Bref.
Alors dans cet article, on lit des choses censées (à mon avis évidemment, vous êtes sur mon blog je vous rappelle), telles Patty Kelly, professeur d’anthropologie à l’Université George Washington pour laquelle « la prostitution fait partie de notre culture et elle devrait être dépénalisée », ou encore l’éditorialiste canadien Jeet Heer pour qui « la prostitution est un travail comme un autre et qu’il devrait être légalisé ». Dans l’article original, on apprend même que cette dépénalisation pourrait faire disparaître la « misère », économique ou axiologique, qui entoure la profession. Bah ouais, on a beau leur expliquer aux pignoles abolitionnistes, que tant que la prostitution ne sera pas un métier comme un autre, on le verra difficilement comme un métier comme un autre, CQFD, mais ça n’adhère pas à leurs circuits neuronaux, va comprendre…
Ensuite, on en vient aux joyeusetés pas vraiment rigolotes, du genre de celles de cette journaliste, Barbara Kay, n’ayant pas peur (en même temps, elle est peut-être morte de honte en relisant, j’en sais rien) d’écrire : « Les prostituées font quelque chose qui relève de l’inhumain, pour satisfaire des instincts qui, dans un monde vraiment ‘meilleur’, pourraient être canalisés dans des relations plus dignes et fécondes ». On remarquera ici l’opposition entre la relation tarifée, forcément « stérile » et l’autre « féconde » (fruitful), bonne et vieille antienne qui veut que la sexualité brute soit quelque chose de forcément dangereux et qu’il faille la canaliser un maximum avec des lois, des décrets, des bibles et des leçons de morales pour que le monde tourne rond. J’adore. Reminder : demander à Barbara ce qu’elle pense de la vente de gamètes, a priori ya pas plus fécond comme relation digne.
Ensuite, deuxième couche (la première était-elle sèche ?) : « Vendre son corps n’est pas un comportement dont on peut être fier, car la structure psychologique du genre humain veut que l’estime de soi chez la femme soit indissociable de son comportement sexuel ». AHAHAHAH, heureusement que je n’avais rien dans la bouche à ce moment-là (du genre, par exemple, un donut), car j’aurais bien pu m’étouffer (on vous le répète jamais assez : l’Internet c’est DANGEREUX). La messe est dite : l’estime de soi chez la femme est indissociablement lié à son comportement sexuel. Merci Barbara, mais la femme c’est qui chérie ? J’imagine que c’est toi, sinon, ton crédit crédibilité là, il en prendrait un sacré coup.

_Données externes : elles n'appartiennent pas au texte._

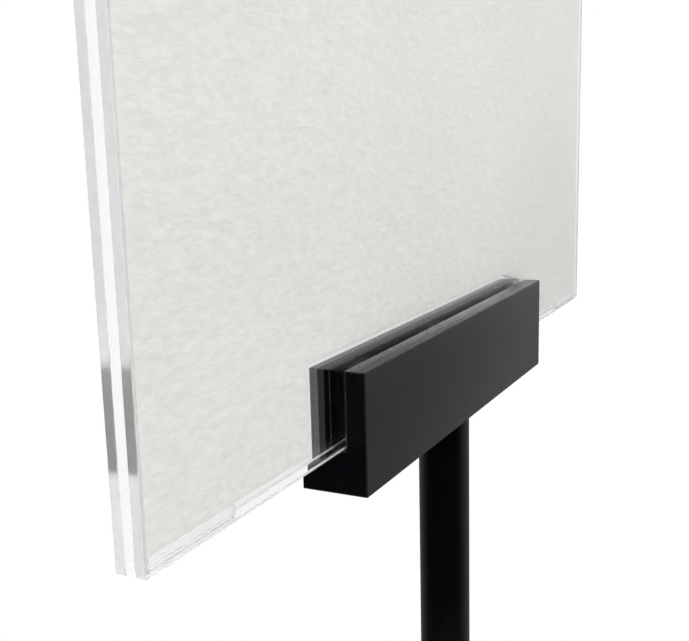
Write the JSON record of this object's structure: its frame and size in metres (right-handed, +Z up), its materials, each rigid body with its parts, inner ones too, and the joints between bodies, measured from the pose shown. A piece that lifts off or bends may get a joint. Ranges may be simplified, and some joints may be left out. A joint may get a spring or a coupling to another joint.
{
  "type": "sign stand",
  "caption": "Floor-standing sign stand: a weighted round base, a slim pole and a slotted clamp bar gripping clear panes around a notched insert board.",
  "frame": {"origin": "on the floor, on the pole's axis, at the underside of the rubber pads", "axes": "+Z up along the pole, -Y towards the reader of the sign, +X along the clamp bar to the reader's right"},
  "size_m": [0.4318, 0.3048, 1.2255],
  "materials": {
    "base_powder_coat": "fine textured black powder coat",
    "pad_rubber": "matt",
    "zinc_steel": "zinc plated",
    "turned_steel": "turned",
    "pole_enamel": "satin black enamel",
    "black_nylon": "matt",
    "black_anodised": "satin black anodised",
    "strip_rubber": "matt",
    "clear_acrylic": "polished, clear",
    "embossed_board": "white board with a soft embossed relief",
    "black_oxide_steel": "black oxide",
    "natural_nylon": "satin",
    "brass_tip": "turned"
  },
  "bodies": {
    "stand": {"base_plate": "base_powder_coat", "base_pads": "pad_rubber", "base_bolt": "zinc_steel", "base_spring_washer": "zinc_steel", "base_flat_washer": "zinc_steel", "foot_plug": "turned_steel", "pole_tube": "pole_enamel", "head_plug": "turned_steel", "head_spigot": "turned_steel", "swivel_washer": "black_nylon"},
    "head": {"clamp_bar": "black_anodised", "slot_strip": "strip_rubber"},
    "front_pane": {"front_pane": "clear_acrylic"},
    "rear_pane": {"rear_pane": "clear_acrylic", "pane_spacers": "clear_acrylic", "insert_rests": "clear_acrylic"},
    "insert": {"insert_board": "embossed_board"},
    "left_tip": {"left_screw_tip": "natural_nylon"},
    "left_screw": {"left_screw": "black_oxide_steel"},
    "middle_tip": {"middle_screw_tip": "natural_nylon"},
    "middle_screw": {"middle_screw": "black_oxide_steel"},
    "right_tip": {"right_screw_tip": "natural_nylon"},
    "right_screw": {"right_screw": "black_oxide_steel"},
    "swivel_tip": {"swivel_screw_tip": "brass_tip"},
    "swivel_screw": {"swivel_screw": "black_oxide_steel"}
  },
  "joints": [
    {"name": "head_swivel", "type": "hinge", "parent": "stand", "child": "head", "pos_m": [0, 0, 0.9294], "axis": [0, 0, 1], "continuous": true},
    {"name": "front_pane_lift", "type": "slide", "parent": "head", "child": "front_pane", "axis": [0, 0, 1], "range_m": [0, 0.3]},
    {"name": "rear_pane_lift", "type": "slide", "parent": "head", "child": "rear_pane", "axis": [0, 0, 1], "range_m": [0, 0.3]},
    {"name": "insert_lift", "type": "slide", "parent": "rear_pane", "child": "insert", "axis": [0, 0, 1], "range_m": [0, 0.3]},
    {"name": "left_tip_slide", "type": "slide", "parent": "head", "child": "left_tip", "axis": [0, 1, 0], "range_m": [0, 0.0024]},
    {"name": "left_screw_turn", "type": "hinge", "parent": "left_tip", "child": "left_screw", "pos_m": [-0.0762, 0.0099, 0.95957], "axis": [0, 1, 0], "range_deg": [0, 1080]},
    {"name": "middle_tip_slide", "type": "slide", "parent": "head", "child": "middle_tip", "axis": [0, 1, 0], "range_m": [0, 0.0024]},
    {"name": "middle_screw_turn", "type": "hinge", "parent": "middle_tip", "child": "middle_screw", "pos_m": [0, 0.0099, 0.95957], "axis": [0, 1, 0], "range_deg": [0, 1080]},
    {"name": "right_tip_slide", "type": "slide", "parent": "head", "child": "right_tip", "axis": [0, 1, 0], "range_m": [0, 0.0024]},
    {"name": "right_screw_turn", "type": "hinge", "parent": "right_tip", "child": "right_screw", "pos_m": [0.0762, 0.0099, 0.95957], "axis": [0, 1, 0], "range_deg": [0, 1080]},
    {"name": "swivel_tip_slide", "type": "slide", "parent": "head", "child": "swivel_tip", "axis": [0, 1, 0], "range_m": [0, 0.0024]},
    {"name": "swivel_screw_turn", "type": "hinge", "parent": "swivel_tip", "child": "swivel_screw", "pos_m": [0, 0.0099, 0.93735], "axis": [0, 1, 0], "range_deg": [0, 1080]}
  ],
  "couplings": [
    {"joint": "left_screw_turn", "follows": "left_tip_slide", "rad_per_m": 7854},
    {"joint": "middle_screw_turn", "follows": "middle_tip_slide", "rad_per_m": 7854},
    {"joint": "right_screw_turn", "follows": "right_tip_slide", "rad_per_m": 7854},
    {"joint": "swivel_screw_turn", "follows": "swivel_tip_slide", "rad_per_m": 7854}
  ]
}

Cette notion d’estime de soi revient ensuite sous la plume de Roger Matthews, professeur de criminologie à la London South Bank University (‘tention là sérieux plus personne rigole ‘kay ?), venant de publier Prostitution, Politics and Policy, soit le compte-rendu de 20 années de recherche et d’étude sur le phénomène de la prostitution (‘tention, bis, la science !). Pour Roger, donc, « derrière l’apparente indépendance et autonomie [de la prostitution] se cache un grand nombre de femmes qui ont perdu toutes leurs illusions et qui finissent peu à peu par perdre l’estime de soi ». Oh qu’il est beau le scientifique qui cherche les choses vraies qui se cachent derrière les fausses (ça me fait penser à ma copine Michela Marzano tiens, pour qui « on ne pense jamais vraiment en vrai ce qu’on croit penser pour de vrai » - en substance, évidemment, dans les livres de Marzano, c’est achtement plus compliqué et argumenté rassurez-vous, tamponné CNRS tout ça bien comme il faut).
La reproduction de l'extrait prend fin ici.